According to the Guardian, the social network giant Facebook put the safety of its content moderators at risk after inadvertently exposing their personal details to suspected terrorist users on the social network.
A bug in the software used by moderators to review and remove inappropriate content resulted in the disclosure of personal profiles of content moderators while they were reviewing the content from the platform.
The bug in Facebook’s moderation application was discovered in 2016 and caused the personal profiles of content moderators to appear among activity notifications for online groups after moderators had removed the groups’ administrators for terms-of-service violations.
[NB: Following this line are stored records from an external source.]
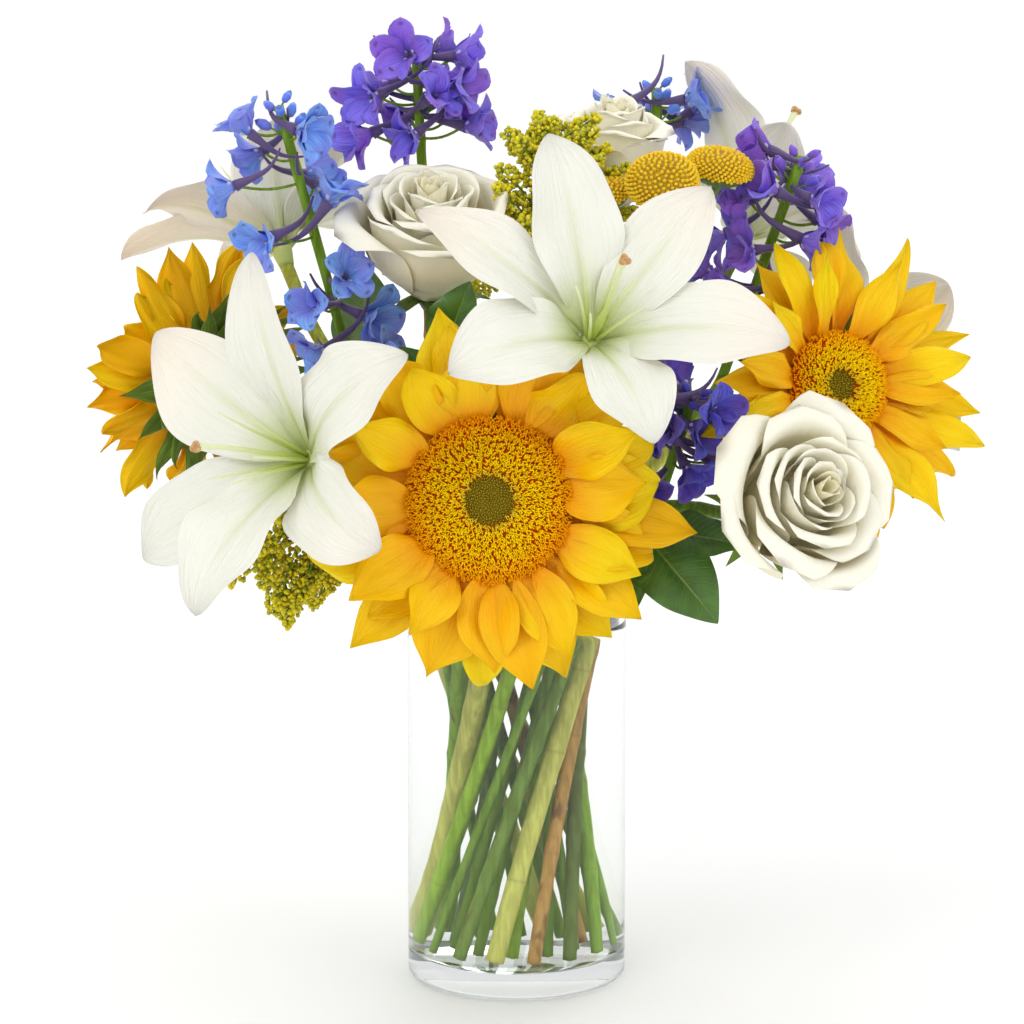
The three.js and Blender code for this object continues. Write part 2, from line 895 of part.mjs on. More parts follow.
Object.entries(SUNFLOWERS).forEach(([side, spec]) => sunflower(side, spec));
Object.entries(LILIES).forEach(([side, spec]) => lily(side, spec));
Object.entries(ROSES).forEach(([side, spec]) => rose(side, spec));
Object.entries(DELPHINIUMS).forEach(([side, spec]) => delphinium(side, spec));
Object.entries(GOLDENRODS).forEach(([side, spec]) => goldenrod(side, spec));
buttons();
Object.entries(TWIGS).forEach(([side, spec]) => twig(side, spec));
add("vase", vase(), "glass");
add("water", water(wetStems), "water");

export default bouquet;
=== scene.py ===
"""A mixed bouquet of sunflowers, lilies, roses, delphiniums and goldenrod in a clear glass vase.

The pieces are built around the packed frame: each flower's place and facing come from the end of its
stem there. Lengths in the tables are millimetres; angles are degrees. A head's own axes are its right,
its upper side and the way it faces. +Z is up and -Y is the front.
"""

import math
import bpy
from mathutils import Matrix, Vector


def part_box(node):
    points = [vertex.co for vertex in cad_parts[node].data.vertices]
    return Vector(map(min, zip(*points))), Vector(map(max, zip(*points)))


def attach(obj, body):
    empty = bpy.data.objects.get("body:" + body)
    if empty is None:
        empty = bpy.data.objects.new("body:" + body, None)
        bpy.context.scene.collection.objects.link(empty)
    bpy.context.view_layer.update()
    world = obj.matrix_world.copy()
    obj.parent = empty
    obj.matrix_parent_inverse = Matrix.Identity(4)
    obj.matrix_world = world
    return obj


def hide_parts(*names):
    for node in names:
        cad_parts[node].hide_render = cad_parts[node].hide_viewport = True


bl_info = {
    "name": "Bouquet in a glass vase",
    "version": (1, 0, 0),
    "blender": (4, 5, 0),
    "location": "3D View > Sidebar > Bouquet",
    "description": "Builds the flowers, leaves, stems, water and glass of a bouquet",
    "category": "Add Mesh",
}

from types import SimpleNamespace

import bpy
import numpy as np
from bpy.props import FloatProperty, FloatVectorProperty, IntProperty, PointerProperty
from mathutils import Vector

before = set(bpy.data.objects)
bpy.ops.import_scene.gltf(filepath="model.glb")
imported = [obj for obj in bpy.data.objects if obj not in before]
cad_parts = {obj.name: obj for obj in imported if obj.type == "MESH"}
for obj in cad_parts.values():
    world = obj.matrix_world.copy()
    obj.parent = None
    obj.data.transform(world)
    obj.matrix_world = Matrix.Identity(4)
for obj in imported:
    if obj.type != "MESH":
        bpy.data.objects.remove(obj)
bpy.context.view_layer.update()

MM = 0.001
GOLDEN_ANGLE = 137.508
BODY = "root"
UP = np.array([0.0, 0.0, 1.0])


# ------------------------------------------------------------------ settings


def length(name, description, default, **more):
    """A length in metres as a user sees it."""
    return FloatProperty(
        name=name, description=description, default=default, unit="LENGTH", precision=4, **more
    )


def share(name, description, default):
    """A plain number, mostly from 0 to 1."""
    return FloatProperty(name=name, description=description, default=default, min=0.0, max=4.0)


def colour(name, description, default):
    """A linear colour."""
    return FloatVectorProperty(
        name=name, description=description, default=default, subtype="COLOR", min=0.0, max=1.0
    )


class GlassSettings(bpy.types.PropertyGroup):
    wall: length("Wall", "Thickness of the vase's wall", 0.003)
    floor: length("Floor", "Height of the solid glass foot", 0.0125)
    meniscus: length("Meniscus", "How far the water climbs the glass", 0.0016)
    sides: IntProperty(name="Sides", description="Facets round the vase", default=128, min=24)
    tint: colour("Glass tint", "Colour of the clear glass", (0.975, 0.988, 0.984))
    water_tint: colour("Water tint", "Colour of the water", (0.988, 0.992, 0.975))


class StemSettings(bpy.types.PropertyGroup):
    knuckle: share("Knuckles", "How far the joints of a stem stand out, as a share of its radius", 0.14)
    green: colour("Green stem", "Skin of the thin stems", (0.18, 0.33, 0.012))
    pale: colour("Pale stem", "Skin of the thick sunflower stems", (0.50, 0.50, 0.10))
    scar: colour("Scar", "Bruises and dry scars", (0.20, 0.085, 0.028))


class SunflowerSettings(bpy.types.PropertyGroup):
    petal_thick: length("Petal thickness", "Thickness of a ray petal", 0.0006)
    ruffle: length("Ruffle", "How far a petal's edges wave", 0.0031)
    crowd: share("Crowd", "Petals built for each one in the frame", 1.5)
    tip: colour("Petal tip", "Outer part of a ray petal", (1.0, 0.60, 0.0))
    root: colour("Petal root", "Petal beside the disc", (0.96, 0.31, 0.0))
    floret_tip: colour("Floret tip", "Open florets of the disc", (1.0, 0.62, 0.0))
    floret_deep: colour("Floret depth", "Between the florets", (0.88, 0.13, 0.0))
    heart: colour("Heart", "Closed florets in the middle", (0.50, 0.40, 0.02))
    bract: colour("Bract", "Green bracts and sepals", (0.105, 0.17, 0.018))


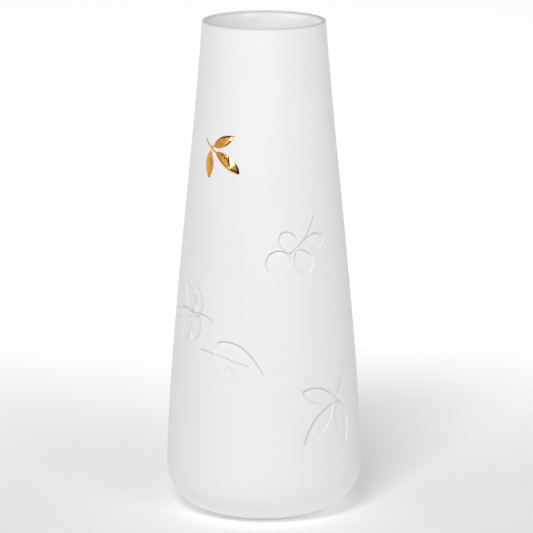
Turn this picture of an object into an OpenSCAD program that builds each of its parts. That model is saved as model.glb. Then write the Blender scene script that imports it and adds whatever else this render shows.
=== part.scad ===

“The security lapse affected more than 1,000 workers across 22 departments at Facebook who used the company’s moderation software to review and remove inappropriate content from the platform, including sexual material, hate speech and terrorist propaganda.” reported The Guardian.
“A bug in the software, discovered late last year, resulted in the personal profiles of content moderators automatically appearing as notifications in the activity log of the Facebook groups, whose administrators were removed from the platform for breaching the terms of service. The personal details of Facebook moderators were then viewable to the remaining admins of the group.”
Facebook “inadvertently” exposed the personal details of over 1,000 Facebook employees, approximately 40 of them were from special counter-terrorism unit in Dublin, Ireland.
For six workers the incident was “assessed to be ‘high priority,’ the risk now for the workers is that terrorists and lone wolves could insert them in a kill list.
“Six of those were assessed to be “high priority” victims of the mistake after Facebook concluded their personal profiles were likely viewed by potential terrorists.” continues The Guardian. “The Guardian spoke to one of the six, who did not wish to be named out of concern for his and his family’s safety. The Iraqi-born Irish citizen, who is in his early twenties, fled Ireland and went into hiding after discovering that seven individuals associated with a suspected terrorist group he banned from Facebook – an Egypt-based group that backed Hamas and, he said, had members who were Islamic State sympathizers – had viewed his personal profile.”
The employee is one of the numerous low-paid contractors, he confirmed that he’d relocated to eastern Europe for five months from fear of retaliation.
“It was getting too dangerous to stay in Dublin,” the employee said. “The only reason we’re in Ireland was to escape terrorism and threats.”
“As soon as we learned about the issue, we fixed it and began a thorough investigation to learn as much as possible about what happened.” said a company spokesperson.